Station Camp High School Nurse Amanda Welty
According to the American Heart Association, about 356,000 people experience cardiac arrest each year in the U.S. with 7,000 of those being less than 18 years old. The current survival rate is 12%.
Although it can happen at any age, Welty explained, "Sudden cardiac arrest affects teenagers." That is why she said becoming a Heart Safe School through Project ADAM was so critical.
"Project ADAM is a program that supports schools as they prepare for cardiac emergencies. It is our goal that when we finish our training the school staff and coaches understand how to recognize a sudden cardiac arrest victim and provide an immediate and appropriate response with CPR and AED use while waiting on EMS arrival," explained Project ADAM Middle Tennessee Coordinator Angel Carter. "We help schools understand how to maintain their AEDs, how to ensure that they are visible and accessible to everyone on campus, that their staff know how to use them and that they run practice AED drills to test their cardiac emergency response plan."
Once a school campus completes the requirements, they are designated a Project ADAM Heart Safe School. Vanderbilt Children’s Hospital fully funds the program, providing it free of charge to schools and communities.
Currently, in Middle Tennessee, out of the 41 counties Vanderbilt covers, 23 entire county school districts are designated as Project ADAM Heart Safe (a total of 326 individual school campuses within those counties) and nine school districts are working through the process.
Members of the Station Camp High School SET Team and Linton Beck's parents together after Beck returned to school.
Although Bartlett was not a designated SET Team member, he said his years as a coach for the school played a part in his response.
" gone through First Aid CPR training 16 times I believe in the last 18 years," he said. "Being around sports, I think it just comes naturally that everybody's got a part that they have to do. And so once I knew there was somebody that knew more than me and could take over, then I was ready to step back and give any support that needed to be whether it was to go call a parent or to help get the AED, whatever needed to be done."
Welty emphasized the importance of acting quickly.
"When you come across the person who is not responsive, just do something. Something is better than nothing. Start compressions. Get the blood flowing to the brain, you have, you know, six to eight minutes before you have brain damage," she said, "So the quicker you start CPR, the quicker you call someone for an AED and get the AED on there, the better chances you have of saving that person's life."
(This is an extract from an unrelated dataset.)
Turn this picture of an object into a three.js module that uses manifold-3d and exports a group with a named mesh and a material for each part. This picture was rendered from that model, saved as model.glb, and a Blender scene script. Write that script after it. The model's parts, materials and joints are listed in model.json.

Bartlett said he hopes other schools will take the time to become a Project ADAM Heart Healthy County like Sumner County did.
"Just be prepared, you don't know what situations are going to happen in a day. So it's better to have those things and have the ability to have tools that will save a life over wishing that you did," he said.
Station Camp High School has three AEDs strategically placed throughout their school building.
Sixteen-year-old Beck and his parents are still finding the words to convey their gratitude to the school nurse and SET Team.
"It’s just a big deal to be prepared. I mean, there are a lot of places that don't have the training, don't have the actual devices like our school does. I'm lucky enough to be in this school system to where there was a plan," said Beck.
"It just put some things in perspective to me to where all this–anything, anything just goes away in a moment," Beck said. "I could have been running... I was two blocks from where I would start running. And if I was running, it probably wouldn't have happened. If I was at home, it wouldn't have happened. If I was at church, if I was just walking around somewhere it wouldn't have happened. This is basically the only place where ever would have happened."